(begin)
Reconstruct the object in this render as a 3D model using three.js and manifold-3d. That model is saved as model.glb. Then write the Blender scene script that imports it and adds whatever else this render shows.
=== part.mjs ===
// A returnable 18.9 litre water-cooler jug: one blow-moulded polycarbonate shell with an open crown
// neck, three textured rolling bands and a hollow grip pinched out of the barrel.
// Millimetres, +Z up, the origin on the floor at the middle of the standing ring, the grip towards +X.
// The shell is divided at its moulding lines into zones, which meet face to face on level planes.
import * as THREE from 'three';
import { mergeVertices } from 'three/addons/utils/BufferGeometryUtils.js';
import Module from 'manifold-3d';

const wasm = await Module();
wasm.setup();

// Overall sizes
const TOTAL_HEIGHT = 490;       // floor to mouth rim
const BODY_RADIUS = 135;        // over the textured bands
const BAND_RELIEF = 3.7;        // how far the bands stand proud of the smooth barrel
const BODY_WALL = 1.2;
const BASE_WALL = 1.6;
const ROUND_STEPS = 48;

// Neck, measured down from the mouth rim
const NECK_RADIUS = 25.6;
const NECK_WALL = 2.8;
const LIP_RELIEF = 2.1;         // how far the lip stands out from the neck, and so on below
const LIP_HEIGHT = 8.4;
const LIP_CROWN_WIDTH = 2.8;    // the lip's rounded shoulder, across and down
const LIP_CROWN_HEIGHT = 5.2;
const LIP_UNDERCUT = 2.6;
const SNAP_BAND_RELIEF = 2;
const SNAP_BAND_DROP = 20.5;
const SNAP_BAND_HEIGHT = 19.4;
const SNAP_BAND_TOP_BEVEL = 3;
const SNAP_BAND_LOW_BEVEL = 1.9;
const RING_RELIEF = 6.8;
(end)
* [PROBLEM DESCRIPTION]: Every line above should be printed again exactly as it stands.

* [RESULT OF THE TASK]:
Reconstruct the object in this render as a 3D model using three.js and manifold-3d. That model is saved as model.glb. Then write the Blender scene script that imports it and adds whatever else this render shows.
=== part.mjs ===
// A returnable 18.9 litre water-cooler jug: one blow-moulded polycarbonate shell with an open crown
// neck, three textured rolling bands and a hollow grip pinched out of the barrel.
// Millimetres, +Z up, the origin on the floor at the middle of the standing ring, the grip towards +X.
// The shell is divided at its moulding lines into zones, which meet face to face on level planes.
import * as THREE from 'three';
import { mergeVertices } from 'three/addons/utils/BufferGeometryUtils.js';
import Module from 'manifold-3d';

const wasm = await Module();
wasm.setup();

// Overall sizes
const TOTAL_HEIGHT = 490;       // floor to mouth rim
const BODY_RADIUS = 135;        // over the textured bands
const BAND_RELIEF = 3.7;        // how far the bands stand proud of the smooth barrel
const BODY_WALL = 1.2;
const BASE_WALL = 1.6;
const ROUND_STEPS = 48;

// Neck, measured down from the mouth rim
const NECK_RADIUS = 25.6;
const NECK_WALL = 2.8;
const LIP_RELIEF = 2.1;         // how far the lip stands out from the neck, and so on below
const LIP_HEIGHT = 8.4;
const LIP_CROWN_WIDTH = 2.8;    // the lip's rounded shoulder, across and down
const LIP_CROWN_HEIGHT = 5.2;
const LIP_UNDERCUT = 2.6;
const SNAP_BAND_RELIEF = 2;
const SNAP_BAND_DROP = 20.5;
const SNAP_BAND_HEIGHT = 19.4;
const SNAP_BAND_TOP_BEVEL = 3;
const SNAP_BAND_LOW_BEVEL = 1.9;
const RING_RELIEF = 6.8;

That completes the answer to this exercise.